Since my irony was lost, above: The very first link there wasn't to that inferior and buggy prog in general, but to an offering where currently it's offered for 5 or 6 dollars; if they offer it for any "normal" price in the future again, please bear in mind that my link was to a 5 or 6 dollar offering. I wanted to express: You can always get it for less, and less, and even less, near to nothing, but don't expect developers to stay in business in such circumstances. When in my white paper, I spoke of 1,000 dollars for really good sw, people here were scandalized, but that's what's going on with crm sw and with case M sw (= lawyer sw): 6- or 800 dollars p.a., and upfront even more.
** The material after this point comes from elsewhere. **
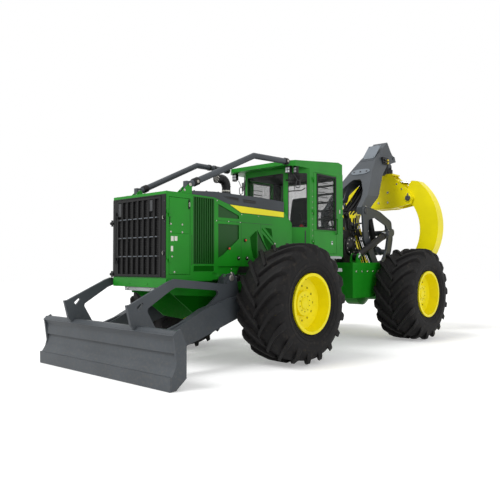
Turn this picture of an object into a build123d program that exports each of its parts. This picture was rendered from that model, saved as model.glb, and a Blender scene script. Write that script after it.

On the other hand, there's a lawyer, discussing on bitsdujour prices and their advantages / justification within the 10-dollar range, and some day, he even complained about a(n about) 10-dollar (might have been 12) sw he bought there, but was proud to inform fellow bargain hunters that in the end, he was luckily reimbursed! Again, we're speaking of sw costing 10 or 12 dollars. It's this stance that ruins special sw offerings that ain't adopted by the masses. BTW, in the "family and student edition" of MS Office 2010 marketed in Europe, MS has now got Word and Excel of course, then OneNote (!) - again, MS has an offering (and for "free", here), so why should many people buy alternatives? -, and PowerPoint...

Ooops, that leaves OL out! So, whilst OL is in many corporate installations, MS does NOT think any more that individual users ("student and family") would be interested in having their mail "done" with(in) OL. There seems indeed be an agreement, "individual users go cloud whenever possible anyway".